Stated problem: Write out all of the data without omission, exactly as shown.

Data section:
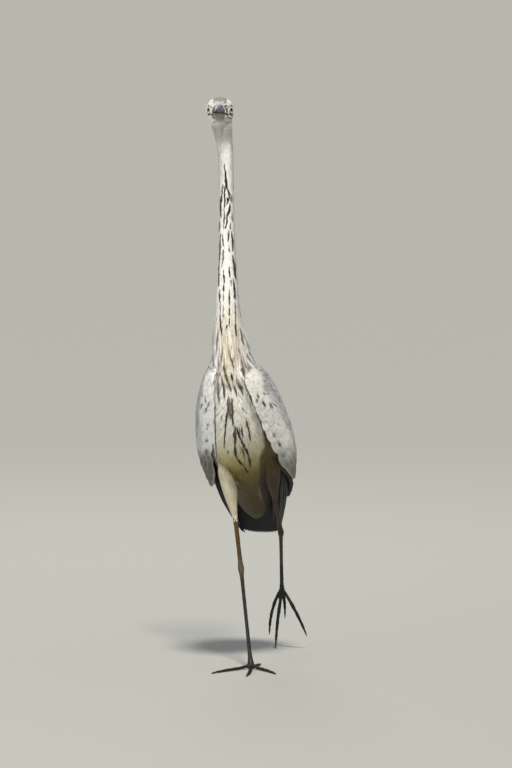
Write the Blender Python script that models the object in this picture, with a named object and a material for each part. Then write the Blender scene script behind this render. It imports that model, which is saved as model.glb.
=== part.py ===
"""Grey heron, life size, as a still museum model: a young bird in mid stride with its neck stretched up.

Run with: blender --background --python part.py
Metres, +Z up. The bird faces -Y and its left side is at +X. The origin is on the floor, at the centre of
the flat sole of the standing (right) foot. Every named part is one closed solid, and neighbours keep a
hairline gap to each other.
"""
import math

import bmesh
import bpy
import numpy as np
from mathutils import Matrix, Vector

# ---- driving dimensions -------------------------------------------------------------------------
GAP = 0.0003                 # between touching solids
RING = 18                    # corners of a body section

BODY_PITCH = math.radians(43)    # the trunk slopes down to the tail by this much
BODY_YAW = math.radians(2.5)     # and turns to the bird's left towards the tail
BEND = Vector((-0.0205, -0.118, 0.523))   # where the body axis starts, between the bends of the wings

EYE_SPAN = 0.0318            # between the centres of the eyes
EYE_RADIUS = 0.0070
HEAD_CENTRE = Vector((-0.033, -0.150, 0.9627))   # between the eyes
HEAD_YAW = math.radians(6.5)     # the bill points this far to the bird's left
HEAD_PITCH = math.radians(3.0)   # and this far above the horizontal
BILL_LENGTH = 0.120          # from the feathers of the forehead to the tip
BILL_BASE = 0.022            # from the centre of the eye to those feathers

HEM = 0.52                   # share of the tibia that is feathered
TARSUS_RADIUS = 0.0036
ANKLE_RADIUS = 0.0062
BALL_RADIUS = 0.0072
TOE_RADIUS = 0.0031
TOE_LENGTHS = {"inner": 0.074, "middle": 0.092, "outer": 0.082, "hind": 0.044}
CLAW_LENGTHS = {"inner": 0.012, "middle": 0.014, "outer": 0.012, "hind": 0.017}

# Knee, ankle and ball of each foot, and which way each toe runs from the ball. The right leg carries the
# bird on flat toes. The left one trails, its toes hanging, with the tip of the middle claw on the floor.
RIGHT_LEG = {
    "outside": -1,
    "knee": Vector((-0.035, -0.022, 0.357)),
    "ankle": Vector((-0.0202, 0.023, 0.1705)),
    "ball": Vector((0.0, 0.0, 0.0055)),
    "toes": {
        # which way            sideways bow               root, from the ball
        "inner": (Vector((0.60, -0.80, 0)), Vector((0.003, 0, 0)), Vector((0.0045, 0, 0))),
        "middle": (Vector((0.05, -1.00, 0)), Vector((0.002, 0, 0)), Vector((0, -0.0015, 0))),
        "outer": (Vector((-0.62, -0.78, 0)), Vector((-0.003, 0, 0)), Vector((-0.0045, 0, 0))),
        "hind": (Vector((0.16, 1.00, 0)), Vector((0.002, 0, 0)), Vector((0, 0.0035, 0))),
    },
}
LEFT_LEG = {
    "outside": 1,
    "knee": Vector((0.0275, 0.000, 0.358)),
    "ankle": Vector((0.0345, 0.135, 0.2205)),
    "ball": Vector((0.0226, 0.247, 0.1022)),
    "toes": {
        "inner": (Vector((-0.0246, 0.026, -0.0760)), Vector((-0.003, -0.010, 0.004)), Vector((-0.0048, 0, 0))),
        "middle": (Vector((-0.0136, 0.022, -0.1007)), Vector((-0.001, -0.006, 0.001)), Vector((0, -0.002, 0))),
        "outer": (Vector((0.0390, 0.028, -0.0770)), Vector((0.003, -0.010, 0.002)), Vector((0.0048, 0, 0))),
        "hind": (Vector((0.0010, 0.036, -0.0540)), Vector((0.001, 0.005, 0.002)), Vector((0.0005, 0.0055, 0))),
    },
}

# Down the neck: the section's centre, half its width, and how far it reaches towards the throat and
# towards the nape.
NECK = (
    # name of the place     x        y        z       half     front    back
    ("gullet",           -0.0330, -0.1385, 0.9570, 0.0165, 0.0190, 0.0150),
    ("jaw",              -0.0319, -0.1370, 0.9390, 0.0178, 0.0215, 0.0170),
    ("throat",           -0.0300, -0.1290, 0.9180, 0.0147, 0.0190, 0.0165),
    ("upper neck",       -0.0272, -0.1215, 0.8850, 0.0127, 0.0155, 0.0155),
    ("neck, a third",    -0.0262, -0.1175, 0.8050, 0.0122, 0.0150, 0.0155),
    ("mid neck",         -0.0250, -0.1210, 0.7350, 0.0138, 0.0160, 0.0165),
    ("neck, two thirds", -0.0244, -0.1250, 0.6700, 0.0176, 0.0195, 0.0205),
    ("lower neck",       -0.0230, -0.1230, 0.6100, 0.0228, 0.0270, 0.0290),
    ("neck root",        -0.0210, -0.1120, 0.5600, 0.0315, 0.0380, 0.0380),
)
# And along the trunk: distance from the bend of the wing along the body axis, rise above that axis, half
# the width, and the reach towards the belly and towards the back.
TRUNK = (
    ("shoulders",     0.024, 0.006, 0.0425, 0.0520, 0.0480),
    ("breast",        0.074, -0.003, 0.0530, 0.0660, 0.0580),
    ("keel",          0.127, -0.006, 0.0580, 0.0725, 0.0600),
    ("belly",         0.184, -0.006, 0.0580, 0.0705, 0.0580),
    ("flank",         0.238, -0.005, 0.0530, 0.0605, 0.0530),
    ("vent",          0.286, -0.005, 0.0450, 0.0460, 0.0450),
    ("tail root",     0.332, -0.005, 0.0350, 0.0380, 0.0300),
    ("undertail",     0.368, -0.006, 0.0230, 0.0300, 0.0150),
    ("undertail tip", 0.388, -0.010, 0.0100, 0.0170, 0.0060),
)
BODY_CUTS = ("gullet", "neck, a third", "neck, two thirds", "neck root", "undertail tip")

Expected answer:
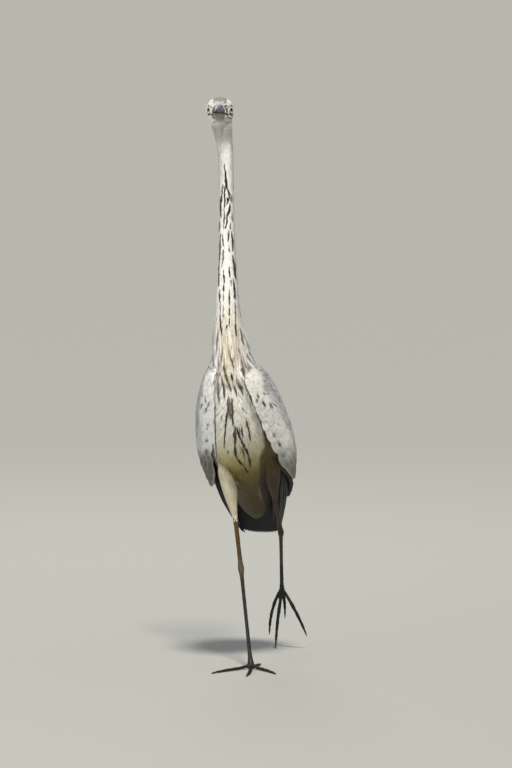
Write the Blender Python script that models the object in this picture, with a named object and a material for each part. Then write the Blender scene script behind this render. It imports that model, which is saved as model.glb.
=== part.py ===
"""Grey heron, life size, as a still museum model: a young bird in mid stride with its neck stretched up.

Run with: blender --background --python part.py
Metres, +Z up. The bird faces -Y and its left side is at +X. The origin is on the floor, at the centre of
the flat sole of the standing (right) foot. Every named part is one closed solid, and neighbours keep a
hairline gap to each other.
"""
import math

import bmesh
import bpy
import numpy as np
from mathutils import Matrix, Vector

# ---- driving dimensions -------------------------------------------------------------------------
GAP = 0.0003                 # between touching solids
RING = 18                    # corners of a body section

BODY_PITCH = math.radians(43)    # the trunk slopes down to the tail by this much
BODY_YAW = math.radians(2.5)     # and turns to the bird's left towards the tail
BEND = Vector((-0.0205, -0.118, 0.523))   # where the body axis starts, between the bends of the wings

EYE_SPAN = 0.0318            # between the centres of the eyes
EYE_RADIUS = 0.0070
HEAD_CENTRE = Vector((-0.033, -0.150, 0.9627))   # between the eyes
HEAD_YAW = math.radians(6.5)     # the bill points this far to the bird's left
HEAD_PITCH = math.radians(3.0)   # and this far above the horizontal
BILL_LENGTH = 0.120          # from the feathers of the forehead to the tip
BILL_BASE = 0.022            # from the centre of the eye to those feathers

HEM = 0.52                   # share of the tibia that is feathered
TARSUS_RADIUS = 0.0036
ANKLE_RADIUS = 0.0062
BALL_RADIUS = 0.0072
TOE_RADIUS = 0.0031
TOE_LENGTHS = {"inner": 0.074, "middle": 0.092, "outer": 0.082, "hind": 0.044}
CLAW_LENGTHS = {"inner": 0.012, "middle": 0.014, "outer": 0.012, "hind": 0.017}

# Knee, ankle and ball of each foot, and which way each toe runs from the ball. The right leg carries the
# bird on flat toes. The left one trails, its toes hanging, with the tip of the middle claw on the floor.
RIGHT_LEG = {
    "outside": -1,
    "knee": Vector((-0.035, -0.022, 0.357)),
    "ankle": Vector((-0.0202, 0.023, 0.1705)),
    "ball": Vector((0.0, 0.0, 0.0055)),
    "toes": {
        # which way            sideways bow               root, from the ball
        "inner": (Vector((0.60, -0.80, 0)), Vector((0.003, 0, 0)), Vector((0.0045, 0, 0))),
        "middle": (Vector((0.05, -1.00, 0)), Vector((0.002, 0, 0)), Vector((0, -0.0015, 0))),
        "outer": (Vector((-0.62, -0.78, 0)), Vector((-0.003, 0, 0)), Vector((-0.0045, 0, 0))),
        "hind": (Vector((0.16, 1.00, 0)), Vector((0.002, 0, 0)), Vector((0, 0.0035, 0))),
    },
}
LEFT_LEG = {
    "outside": 1,
    "knee": Vector((0.0275, 0.000, 0.358)),
    "ankle": Vector((0.0345, 0.135, 0.2205)),
    "ball": Vector((0.0226, 0.247, 0.1022)),
    "toes": {
        "inner": (Vector((-0.0246, 0.026, -0.0760)), Vector((-0.003, -0.010, 0.004)), Vector((-0.0048, 0, 0))),
        "middle": (Vector((-0.0136, 0.022, -0.1007)), Vector((-0.001, -0.006, 0.001)), Vector((0, -0.002, 0))),
        "outer": (Vector((0.0390, 0.028, -0.0770)), Vector((0.003, -0.010, 0.002)), Vector((0.0048, 0, 0))),
        "hind": (Vector((0.0010, 0.036, -0.0540)), Vector((0.001, 0.005, 0.002)), Vector((0.0005, 0.0055, 0))),
    },
}

# Down the neck: the section's centre, half its width, and how far it reaches towards the throat and
# towards the nape.
NECK = (
    # name of the place     x        y        z       half     front    back
    ("gullet",           -0.0330, -0.1385, 0.9570, 0.0165, 0.0190, 0.0150),
    ("jaw",              -0.0319, -0.1370, 0.9390, 0.0178, 0.0215, 0.0170),
    ("throat",           -0.0300, -0.1290, 0.9180, 0.0147, 0.0190, 0.0165),
    ("upper neck",       -0.0272, -0.1215, 0.8850, 0.0127, 0.0155, 0.0155),
    ("neck, a third",    -0.0262, -0.1175, 0.8050, 0.0122, 0.0150, 0.0155),
    ("mid neck",         -0.0250, -0.1210, 0.7350, 0.0138, 0.0160, 0.0165),
    ("neck, two thirds", -0.0244, -0.1250, 0.6700, 0.0176, 0.0195, 0.0205),
    ("lower neck",       -0.0230, -0.1230, 0.6100, 0.0228, 0.0270, 0.0290),
    ("neck root",        -0.0210, -0.1120, 0.5600, 0.0315, 0.0380, 0.0380),
)
# And along the trunk: distance from the bend of the wing along the body axis, rise above that axis, half
# the width, and the reach towards the belly and towards the back.
TRUNK = (
    ("shoulders",     0.024, 0.006, 0.0425, 0.0520, 0.0480),
    ("breast",        0.074, -0.003, 0.0530, 0.0660, 0.0580),
    ("keel",          0.127, -0.006, 0.0580, 0.0725, 0.0600),
    ("belly",         0.184, -0.006, 0.0580, 0.0705, 0.0580),
    ("flank",         0.238, -0.005, 0.0530, 0.0605, 0.0530),
    ("vent",          0.286, -0.005, 0.0450, 0.0460, 0.0450),
    ("tail root",     0.332, -0.005, 0.0350, 0.0380, 0.0300),
    ("undertail",     0.368, -0.006, 0.0230, 0.0300, 0.0150),
    ("undertail tip", 0.388, -0.010, 0.0100, 0.0170, 0.0060),
)
BODY_CUTS = ("gullet", "neck, a third", "neck, two thirds", "neck root", "undertail tip")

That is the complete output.